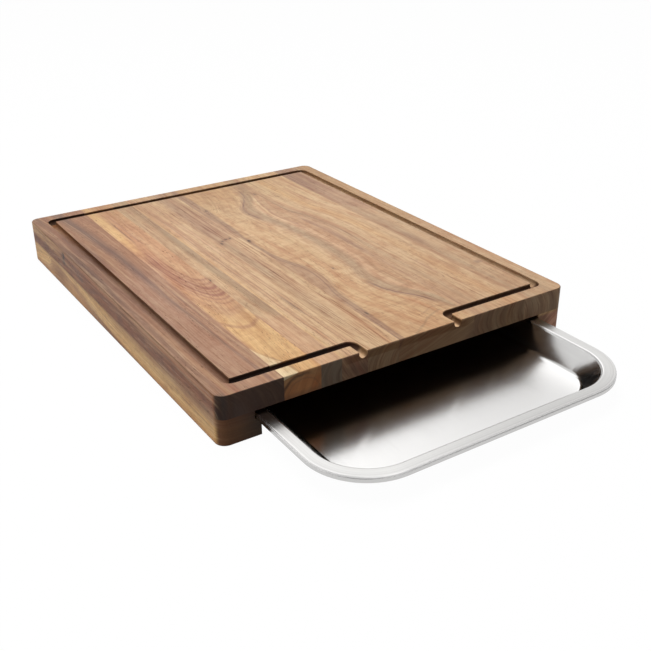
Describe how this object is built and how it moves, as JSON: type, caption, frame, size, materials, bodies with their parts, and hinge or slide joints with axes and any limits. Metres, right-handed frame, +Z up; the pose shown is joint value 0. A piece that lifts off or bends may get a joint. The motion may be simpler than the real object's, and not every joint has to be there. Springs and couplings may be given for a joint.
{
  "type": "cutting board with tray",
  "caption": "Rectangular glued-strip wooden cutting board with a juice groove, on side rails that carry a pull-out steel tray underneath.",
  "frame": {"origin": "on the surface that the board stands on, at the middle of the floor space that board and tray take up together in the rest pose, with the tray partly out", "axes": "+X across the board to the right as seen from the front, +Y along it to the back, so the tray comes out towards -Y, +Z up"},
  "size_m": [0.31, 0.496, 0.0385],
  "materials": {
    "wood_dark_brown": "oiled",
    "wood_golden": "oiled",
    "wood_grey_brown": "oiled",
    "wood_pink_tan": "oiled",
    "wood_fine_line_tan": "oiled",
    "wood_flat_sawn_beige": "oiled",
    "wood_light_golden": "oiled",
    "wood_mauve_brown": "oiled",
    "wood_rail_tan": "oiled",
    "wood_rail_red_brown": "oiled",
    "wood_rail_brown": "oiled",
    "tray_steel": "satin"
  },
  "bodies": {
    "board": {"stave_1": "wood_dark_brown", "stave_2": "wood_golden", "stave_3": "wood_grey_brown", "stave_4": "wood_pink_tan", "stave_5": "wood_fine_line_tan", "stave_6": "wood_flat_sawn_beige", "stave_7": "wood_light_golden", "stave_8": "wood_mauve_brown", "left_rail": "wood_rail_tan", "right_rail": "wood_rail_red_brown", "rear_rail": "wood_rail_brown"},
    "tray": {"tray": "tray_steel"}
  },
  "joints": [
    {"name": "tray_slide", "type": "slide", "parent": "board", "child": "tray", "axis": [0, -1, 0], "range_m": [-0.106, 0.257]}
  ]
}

☆ ☆ ☆

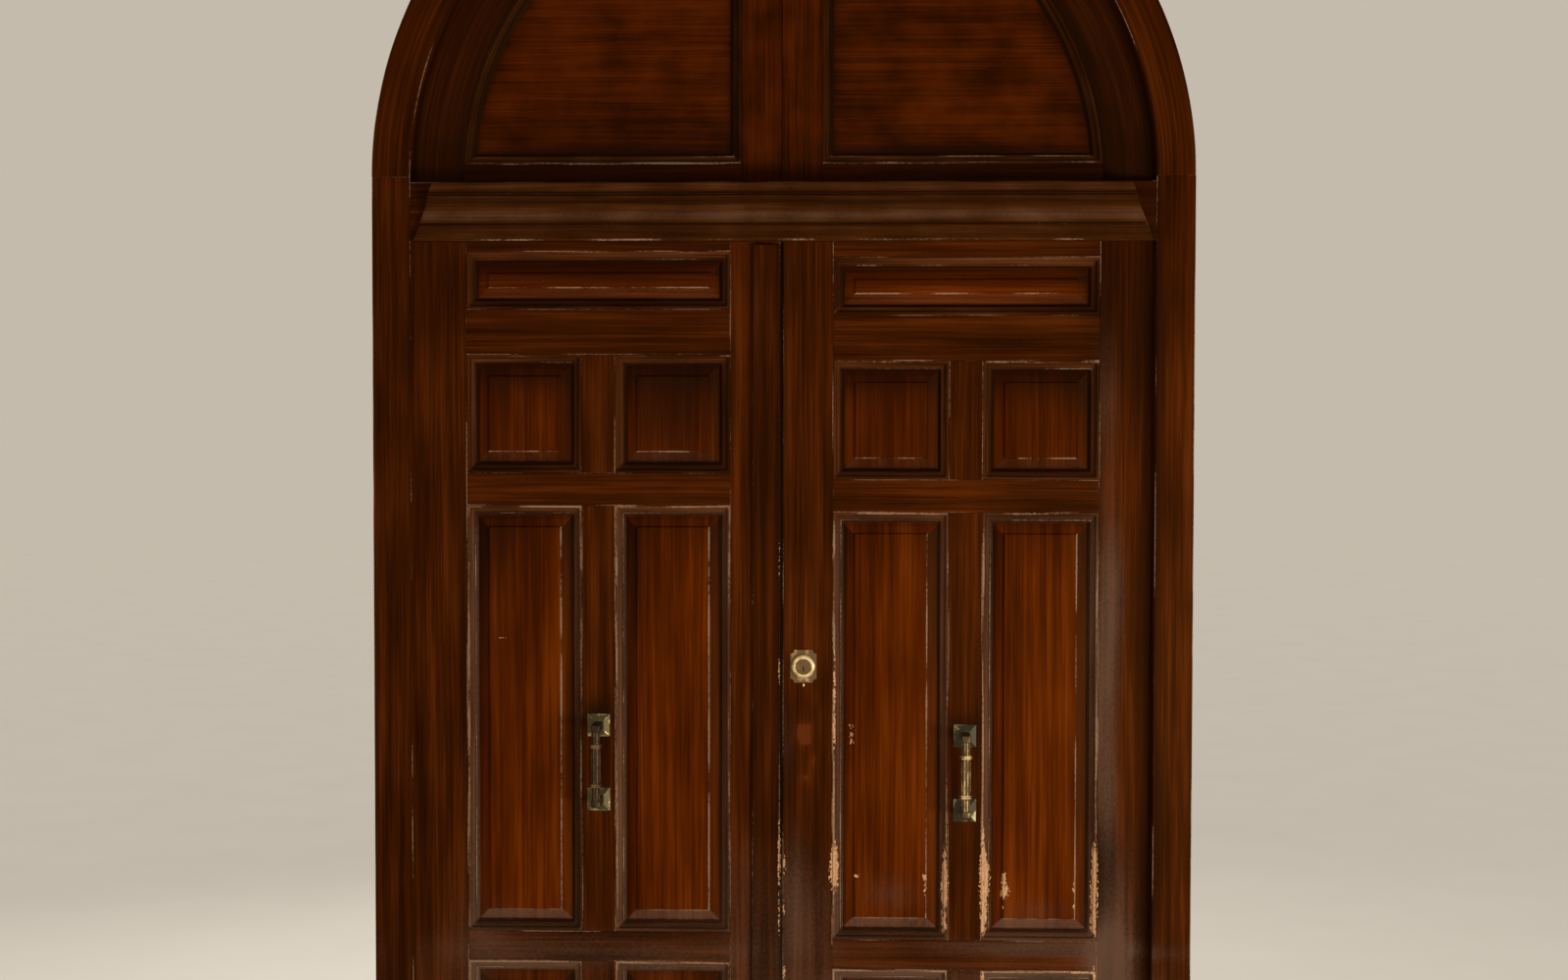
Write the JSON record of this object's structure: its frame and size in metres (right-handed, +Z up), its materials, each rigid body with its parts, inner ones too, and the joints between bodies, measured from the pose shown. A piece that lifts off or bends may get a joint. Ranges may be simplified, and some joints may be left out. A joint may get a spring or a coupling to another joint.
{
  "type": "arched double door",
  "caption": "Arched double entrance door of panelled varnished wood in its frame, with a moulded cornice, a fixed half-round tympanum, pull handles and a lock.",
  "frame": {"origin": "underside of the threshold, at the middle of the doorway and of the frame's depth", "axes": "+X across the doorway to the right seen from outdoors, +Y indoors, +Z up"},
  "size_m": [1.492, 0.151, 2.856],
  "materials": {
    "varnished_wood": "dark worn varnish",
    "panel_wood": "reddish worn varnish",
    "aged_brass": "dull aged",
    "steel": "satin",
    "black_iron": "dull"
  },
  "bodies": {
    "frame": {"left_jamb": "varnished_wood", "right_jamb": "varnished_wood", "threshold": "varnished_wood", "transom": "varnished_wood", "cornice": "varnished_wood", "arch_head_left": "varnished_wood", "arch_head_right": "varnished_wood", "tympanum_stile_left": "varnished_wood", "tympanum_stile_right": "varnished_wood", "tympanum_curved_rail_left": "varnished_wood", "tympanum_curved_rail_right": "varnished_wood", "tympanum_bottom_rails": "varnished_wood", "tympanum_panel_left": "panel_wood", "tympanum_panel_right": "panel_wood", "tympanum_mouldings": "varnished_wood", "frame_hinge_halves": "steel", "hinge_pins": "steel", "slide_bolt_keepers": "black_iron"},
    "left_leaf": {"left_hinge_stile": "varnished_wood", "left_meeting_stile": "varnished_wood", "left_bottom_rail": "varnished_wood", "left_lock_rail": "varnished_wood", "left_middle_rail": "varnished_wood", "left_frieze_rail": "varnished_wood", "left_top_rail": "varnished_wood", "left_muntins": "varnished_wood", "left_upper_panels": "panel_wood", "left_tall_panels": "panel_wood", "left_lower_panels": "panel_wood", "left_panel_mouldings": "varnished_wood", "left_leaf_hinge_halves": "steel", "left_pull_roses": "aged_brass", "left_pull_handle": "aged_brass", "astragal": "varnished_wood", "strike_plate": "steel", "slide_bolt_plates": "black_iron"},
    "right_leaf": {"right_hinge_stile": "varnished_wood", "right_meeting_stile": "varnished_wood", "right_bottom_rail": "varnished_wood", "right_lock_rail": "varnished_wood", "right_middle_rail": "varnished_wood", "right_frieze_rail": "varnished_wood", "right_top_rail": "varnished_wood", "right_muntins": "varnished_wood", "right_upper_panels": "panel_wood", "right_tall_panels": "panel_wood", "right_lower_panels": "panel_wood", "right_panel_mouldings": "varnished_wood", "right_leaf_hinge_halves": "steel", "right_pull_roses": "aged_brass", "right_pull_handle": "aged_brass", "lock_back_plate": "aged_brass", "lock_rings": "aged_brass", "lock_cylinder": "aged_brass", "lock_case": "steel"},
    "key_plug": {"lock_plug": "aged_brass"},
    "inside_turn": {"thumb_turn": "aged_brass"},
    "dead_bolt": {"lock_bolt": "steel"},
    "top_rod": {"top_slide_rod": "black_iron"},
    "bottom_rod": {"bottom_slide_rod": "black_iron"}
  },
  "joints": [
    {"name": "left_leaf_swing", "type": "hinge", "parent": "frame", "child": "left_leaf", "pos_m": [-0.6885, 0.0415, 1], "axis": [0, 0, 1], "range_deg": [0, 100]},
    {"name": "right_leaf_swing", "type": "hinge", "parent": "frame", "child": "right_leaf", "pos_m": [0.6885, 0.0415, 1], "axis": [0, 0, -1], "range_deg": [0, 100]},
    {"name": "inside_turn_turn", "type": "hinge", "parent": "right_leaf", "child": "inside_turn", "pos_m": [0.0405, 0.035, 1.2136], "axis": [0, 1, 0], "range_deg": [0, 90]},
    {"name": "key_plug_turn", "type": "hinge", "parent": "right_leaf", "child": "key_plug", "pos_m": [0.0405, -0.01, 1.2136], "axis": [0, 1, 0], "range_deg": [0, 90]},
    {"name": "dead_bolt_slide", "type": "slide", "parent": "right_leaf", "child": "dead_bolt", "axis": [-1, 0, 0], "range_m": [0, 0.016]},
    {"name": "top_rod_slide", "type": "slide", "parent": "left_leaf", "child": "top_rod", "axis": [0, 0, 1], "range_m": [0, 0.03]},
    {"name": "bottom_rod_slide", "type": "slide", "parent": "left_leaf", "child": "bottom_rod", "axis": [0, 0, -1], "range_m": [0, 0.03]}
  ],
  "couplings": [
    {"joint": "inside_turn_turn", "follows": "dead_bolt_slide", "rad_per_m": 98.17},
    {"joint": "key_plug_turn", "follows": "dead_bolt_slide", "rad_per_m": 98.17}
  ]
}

☆ ☆ ☆

Your task is to collect every line above that contains the word "handed".

Describe how this object is built and how it moves, as JSON: type, caption, frame, size, materials, bodies with their parts, and hinge or slide joints with axes and any limits. Metres, right-handed frame, +Z up; the pose shown is joint value 0. A piece that lifts off or bends may get a joint. The motion may be simpler than the real object's, and not every joint has to be there. Springs and couplings may be given for a joint.
Write the JSON record of this object's structure: its frame and size in metres (right-handed, +Z up), its materials, each rigid body with its parts, inner ones too, and the joints between bodies, measured from the pose shown. A piece that lifts off or bends may get a joint. Ranges may be simplified, and some joints may be left out. A joint may get a spring or a coupling to another joint.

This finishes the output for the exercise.